Great sounds, undoubtedly a Gooney Bird. That characteristic overtone is spot on!

Power reduction sound change is just right, too; but on takeoff at beginning of video it sounds more like a cruise power setting.

At full power, those engines and props really snarl. If you have access to the Aerosoft PBY it sounds good on takeoff (my favorite feature of that payware add-on, actually).

In general DC-3A/C-47/PBY have same P&W 1830s, although with different dash numbers. (Yes, there were lots of variations in each aircraft. Some had Wright 1820s, too, of course.)

Perhaps that's why the Catalina with 1830-58 or -92 definitively does not have the Gooney Bird harmonic with to -20 and -91? (Personally I think the airframe has more to do with it, but I can't prove it.)
 
Still sorting some of the sounds and I agree the maxed power needs speeding up a bit. I do have the CAT so I will listen how that sounds.



As for the snarl it seems to disappear at max power as in this video.

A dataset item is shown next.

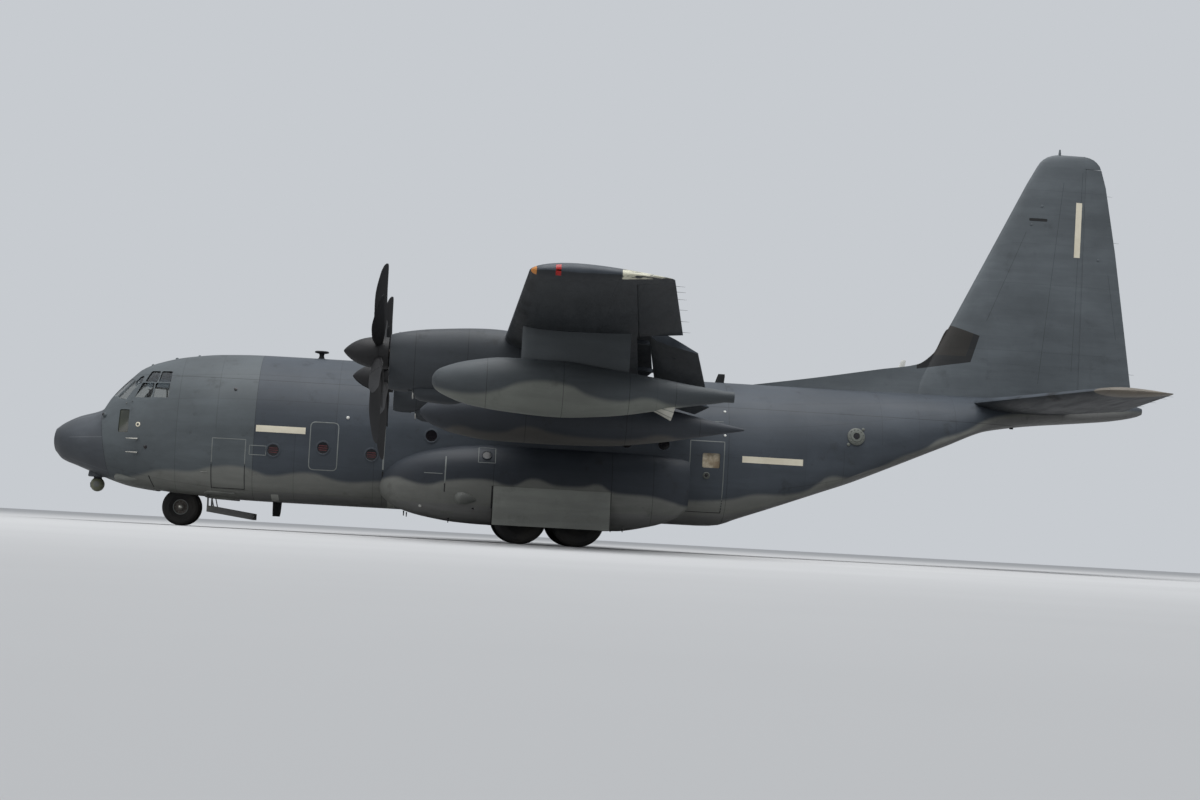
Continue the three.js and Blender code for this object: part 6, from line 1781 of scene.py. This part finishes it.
def makeSponsonMarks():
    on = {"surface": onSponson}
    lines = [sideWelt("line", [(10540, 2190), (10540, 1510)], 34, closed=False, **on),
             sideWelt("line", [(9990, 1730), (10470, 1725)], 20, closed=False, **on),
             sideWelt("line", box2d(11385, 11825, 2075, 2470), 18, **on)]
    finish(joined("sponsonLines", bothSides(lines)), "line", "fairing_paint")
    darks = [sideWelt("dark", [(10540, 1480), (10540, 1260)], 30, closed=False, **on),
             plate("gap", box2d(11765, 11800, 900, 1480), 2, 5, step=40, **on),
             onSide("pane", 11600, 2270, [(112, -20), (112, 4), (3, 4.4)], **on),
             onSide("dot", 11310, 860, [(26, -10), (26, 8), (3, 12)], count=16, **on)]
    finish(joined("sponsonDarks", bothSides(darks)), "darkGlass", "fairing_paint")
    frames = [onSide("frame", 11600, 2270, [(112, -20), (112, 10), (122, 16), (138, 12), (142, -10)], **on)]
    frames += [onSide("rivet", 16050, z, [(12, -4), (12, 4), (3, 7)], count=10, **on) for z in steps(1410, 2350, 11)]
    # the window frame and rivets take the fairings' paint, whose upper tone is a painted shadow of the wing
    finish(joined("sponsonRivets", bothSides(frames)), "sponson", "fairing_paint")
    start, out = onSponson(10820, 1130)
    end, endOut = onSponson(11400, 1080)
    start, end = start - out * 30, end - endOut * 12
    blister = turned("blister", start, end - start, [
        (3, 0), (70, 8), (130, 50), (165, 120), (170, 190), (150, 300), (100, 430), (45, 540),
        (4, (end - start).length)], 36)
    hatch = plate("hatch", box2d(10480, 10800, 700, 760), 3, 5, **on)
    finish(joined("sponsonBlister", bothSides([blister, hatch])), "pale", "fairing_paint")
    dots = [onSide("dot", 9930, 860, [(40, -10), (40, 10), (20, 20), (3, 22)], count=20, **on)]
    finish(joined("sponsonDots", bothSides(dots)), "white", "fairing_paint")


def tipLamp(side, xs, ys, swell, ahead=0):  # a lens as a slice of the wing tip, a little proud of it
    whole = loft("lamp", tipRings(side, foil(60), [(19600, 1, 1), *tipRows]))
    lens = cut(whole, block("tool", xs, [side * y for y in ys], (4500, 5600)), how="INTERSECT")
    heights = [v.co.z for v in lens.data.vertices]
    middle = (min(heights) + max(heights)) / 2
    for v in lens.data.vertices:
        v.co = Vector((v.co.x - ahead * mm, v.co.y, middle + (v.co.z - middle) * swell))
    return lens


def wick(x, y, z, out=0, fall=4):  # a static wick behind a trailing edge
    return bar("wick", (x, y, z), (x + 170, y + out, z - fall), 4, 6, 2)


def makeWingLights():
    lamps = {"amber": [], "redLens": [], "greenLens": []}
    for label, side in sides.items():
        lamps["amber"].append(tipLamp(side, (11700, 12010), (20010, 20130), 1.05, 5))
        lamps["redLens" if side < 0 else "greenLens"].append(tipLamp(side, (12350, 12450), (20130, 20206), 1.08))
        wicks = []
        for y in (13900, 15300, 16700, 17900, 18700, 19300):
            x, _, z = onWing(y, (1, 0.0))
            wicks.append(bar("wick", (x - 30, side * y, z), (x + 170, side * (y + 10), z - 6), 4, 6, 2))
        finish(joined(label + "AileronWicks", wicks), "black", "wing_paint", body=label + "_aileron")
        wicks = [wick(rowAt(tailRows, y)[2] - 20, side * y, tailZ) for y in (3200, 4800, 6200, 7000)]
        finish(joined(label + "ElevatorWicks", wicks), "black", "wing_paint", body="elevators")
    for key, made in lamps.items():
        finish(joined(key + "TipLights", made), key, "wing_paint")
    wicks = [wick(rowAt(finRows, z)[2] - 20, 0, z, fall=8) for z in (5220, 5630, 9300, 10600)]
    finish(joined("rudderWicks", wicks), "black", "upper_paint", body="rudder")
    beacons = [turned("beacon", (14300, 0, 4715), upward, [
                   (70, -30), (70, 12), (58, 16), (58, 60), (40, 92), (4, 100)], 28),
               turned("beacon", (13500, 0, 765), (0, 0, -1), [
                   (70, -30), (70, 10), (56, 14), (56, 50), (38, 76), (4, 84)], 28)]
    finish(joined("beacons", beacons), "redLens", "upper_paint")


makeMarks()
makeSponsonMarks()
makeWingLights()
makeNoseFittings()
makeAerials()
makeFinMarks()
print("marks made")


# Floor, light and camera

def seenOrLit(tree, lit, seen):  # one value for what the camera sees and one for the light that it gives
    camera = tree.nodes.new("ShaderNodeLightPath").outputs["Is Camera Ray"]
    return add(tree, "ShaderNodeMix", {0: camera, 2: lit, 3: seen}, data_type="FLOAT").outputs[0]


def makeStage():
    floor = started("floor", bpy.ops.mesh.primitive_plane_add, size=400)
    material, tree, shader, place = newMaterial("floorFinish")
    tone = times(tree, ramp(tree, noise(tree, place, 0.2), 0.3, 0.7, 0.97, 1.03), seenOrLit(tree, 0.36, 0.56))
    grey = add(tree, "ShaderNodeCombineColor", {0: tone, 1: tone, 2: tone}).outputs[0]
    tree.links.new(grey, shader.inputs["Base Color"])
    shader.inputs["Roughness"].default_value = 0.9
    floor.data.materials.append(material)
    world = bpy.data.worlds.new("paleSky")
    bpy.context.scene.world = world
    world.use_nodes = True
    tree = world.node_tree
    tree.nodes["Background"].inputs[0].default_value = rgb(199, 203, 208)
    up = parted(tree, tree.nodes.new("ShaderNodeTexCoord").outputs["Generated"])[2]
    strength = seenOrLit(tree, ramp(tree, up, 0.0, 0.9, 0.36, 1.2), 1.0)
    tree.links.new(strength, tree.nodes["Background"].inputs[1])
    for name, place, size, power in (("topSoftbox", (0, -5, 26), 30, 6000), ("noseSoftbox", (-26, -22, 12), 14, 1000)):
        light = bpy.data.lights.new(name, "AREA")
        light.size, light.energy = size, power
        lamp = bpy.data.objects.new(name, light)
        bpy.context.scene.collection.objects.link(lamp)
        lamp.location = place
        lamp.rotation_euler = (Vector((0, 0, 2)) - Vector(place)).to_track_quat("-Z", "Y").to_euler()


camera = {"distance": 30, "ahead": 4.1, "height": 0.12, "turn": 3.865, "tilt": 3.637, "roll": 3.134, "lens": 65.69}


def makeCamera():
    bpy.ops.object.camera_add()
    view = bpy.context.object
    ahead, turn, tilt = (math.radians(camera[key]) for key in ("ahead", "turn", "tilt"))
    view.location = (-camera["distance"] * math.sin(ahead), -camera["distance"] * math.cos(ahead), camera["height"])
    aim = Matrix.Rotation(-turn, 4, "Z") @ Matrix.Rotation(tilt + math.pi / 2, 4, "X")
    view.rotation_euler = (aim @ Matrix.Rotation(math.radians(camera["roll"]), 4, "Z")).to_euler()
    view.data.sensor_width = 36
    view.data.lens = camera["lens"]
    view.data.clip_end = 500
    bpy.context.scene.camera = view


makeStage()
makeCamera()
bpy.context.scene.view_settings.view_transform = "Standard"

Here's a really cool video, watch the door pop open on takeoff!

 
:adoration: Now who is going to do a paint for that one ! , I do like the tempermental smoker that wasn't going to start, seen that with an old Mount Cook Airlines DC-3 forty years back in Christchurch and that aircraft was in pristine condition , I can now see JanKees with his paint brush set out looking at this one tho :encouragement:
 
Isn't that Captain "Howling Mad" Murdock from the A-Team flying the Dak!!! He would fly something in this shape in a A-Team episode.:biggrin-new:
 
Isn't that Captain "Howling Mad" Murdock from the A-Team flying the Dak!!! He would fly something in this shape in a A-Team episode.:biggrin-new:
:adoration: LOVE THAT ! .. ole "Howling Mad" Murdock .. I'd recon ya not far of the mark ... ..... and all I can hear in the back ground is "SHUT UP FOOL" .. i'm not flying :very_drunk:
 
Ian,

You might be on to something there.

I recall seeing two man carrying a big guy into the plane just before departing. I didn't thing anything of it other then that it must have been a Med evac.

===========================

Ted,

I think you are almost there, yeah, yeah, I know I am picky.
 
Tweaked max power on this video.​

Frickin' PERFECT! More real than the real video! Seriously. This is truly a masterpiece!

And of course there's a reason why audio on the C-47 vids sound the way they do: the camera's mic. Often just a phone,with a tiny mic designed to capture 3000Hz voices in a noisy environment, so the frequency response is way narrower than the props and engine produce. And that's why the real one you posted earlier seemed to get quieter on takeoff--noise cancelling went to work.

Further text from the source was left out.